• _Scripts that build objects_:
::::

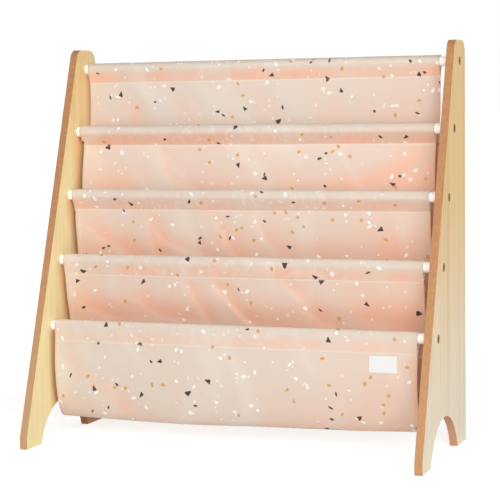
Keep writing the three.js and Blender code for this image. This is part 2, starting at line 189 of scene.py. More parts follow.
class ShelfSizes(bpy.types.PropertyGroup):
    """Sizes of the finish that the boards, hardware and cloth are given"""

    edge_round: bpy.props.FloatProperty(
        name="Edge rounding", description="Radius along every edge of a board", default=0.8 * MM, unit="LENGTH"
    )
    cloth: bpy.props.FloatProperty(
        name="Cloth", description="Thickness of one layer of the canvas", default=0.7 * MM, unit="LENGTH"
    )
    hem: bpy.props.FloatProperty(
        name="Hem", description="Width of the folded hem at each side of a sling", default=8 * MM, unit="LENGTH"
    )
    stitch: bpy.props.FloatProperty(
        name="Stitch", description="Length of one stitch of the seams", default=2.7 * MM, unit="LENGTH"
    )
    stitch_pitch: bpy.props.FloatProperty(
        name="Stitch pitch", description="Distance from one stitch to the next", default=3.6 * MM, unit="LENGTH"
    )
    thread: bpy.props.FloatProperty(
        name="Thread", description="Thickness of the sewing thread", default=0.5 * MM, unit="LENGTH"
    )
    chip: bpy.props.FloatProperty(
        name="Chip", description="Width of a large printed chip", default=7 * MM, unit="LENGTH"
    )


def colour_property(name, description, red, green, blue):
    """A colour that the user can change, from sRGB values up to 255."""
    return bpy.props.FloatVectorProperty(
        name=name, description=description, default=(*srgb(red, green, blue), 1), size=4, min=0, max=1, subtype="COLOR"
    )


def srgb(red, green, blue):
    """Linear colour from sRGB values up to 255."""
    return tuple(
        v / 12.92 if v <= 0.04045 else ((v + 0.055) / 1.055) ** 2.4 for v in (c / 255 for c in (red, green, blue))
    )


class ShelfColours(bpy.types.PropertyGroup):
    """Colours of the shelf"""

    veneer: colour_property("Veneer", "Pale wood of the board faces", 248, 213, 150)
    veneer_dark: colour_property("Veneer grain", "Darker streaks of the wood", 236, 191, 124)
    # Palest wood that each board grows towards: by a share, and lower down by painted light from the floor
    left_veneer: colour_property("Pale veneer, left", "Palest wood of the left board", 255, 243, 189)
    right_veneer: colour_property("Pale veneer, right", "Palest wood of the right board", 255, 244, 222)
    edge: colour_property("Board edge", "Tan edge of the boards", 199, 144, 100)
    paint: colour_property("Tube paint", "Gloss white of the tubes", 254, 254, 254)
    bronze: colour_property("Bolt", "Bronze plate of the bolts", 138, 90, 58)
    zinc: colour_property("Insert", "Zinc plate of the threaded inserts", 186, 188, 192)
    cream: colour_property("Canvas", "Canvas where it lies open to the light", 224, 209, 195)
    # Pink of the canvas: a little of it is the canvas's own tone, the rest is painted shade in folds, low on the sheets
    # and under the channels
    blush: colour_property("Canvas in folds", "Canvas in its folds and under the channels", 244, 188, 159)
    white_chip: colour_property("White chips", "Largest group of printed chips", 250, 247, 243)
    dark_chip: colour_property("Dark chips", "Dark printed chips", 38, 18, 24)
    ochre_chip: colour_property("Ochre chips", "Ochre printed chips", 214, 160, 84)
    thread: colour_property("Thread", "Sewing thread", 244, 228, 208)
    tape: colour_property("Label", "Bare woven label", 238, 238, 237)


class Wire:
    """A value in a material's node tree. Arithmetic on it adds Math nodes."""

    def __init__(self, finish, socket):
        self.finish, self.socket = finish, socket

    def math(self, operation, *values):
        return self.finish.node("Math", {"operation": operation}, dict(enumerate(values)))

    def __add__(self, other):
        return self.math("ADD", self, other)

    def __radd__(self, other):
        return self.math("ADD", other, self)

    def __sub__(self, other):
        return self.math("SUBTRACT", self, other)

    def __rsub__(self, other):
        return self.math("SUBTRACT", other, self)

    def __mul__(self, other):
        return self.math("MULTIPLY", self, other)

    def __rmul__(self, other):
        return self.math("MULTIPLY", other, self)

    def __gt__(self, other):
        return self.math("GREATER_THAN", self, other)

    def __lt__(self, other):
        return self.math("LESS_THAN", self, other)

    def between(self, low, high):
        """0 below low and 1 above high, with a soft step between them."""
        return self.finish.node(
            "MapRange",
            {"interpolation_type": "SMOOTHSTEP"},
            {"Value": self, "From Min": low, "From Max": high},
        )


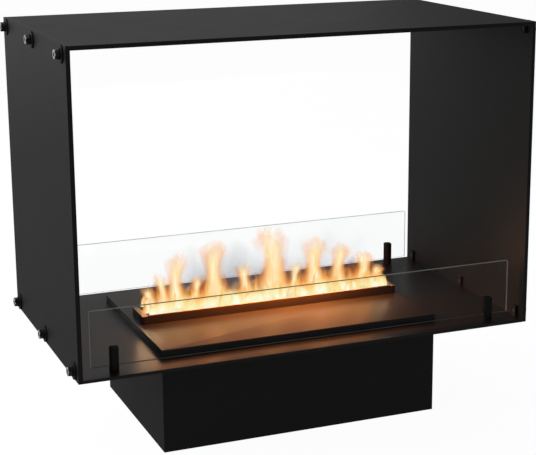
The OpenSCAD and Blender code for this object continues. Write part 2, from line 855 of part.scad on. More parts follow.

::::

• _Given exercise_: Look through the entries above for the word "code". Copy every line where it shows up.

• _Completed exercise_:
Keep writing the three.js and Blender code for this image. This is part 2, starting at line 189 of scene.py. More parts follow.
The OpenSCAD and Blender code for this object continues. Write part 2, from line 855 of part.scad on. More parts follow.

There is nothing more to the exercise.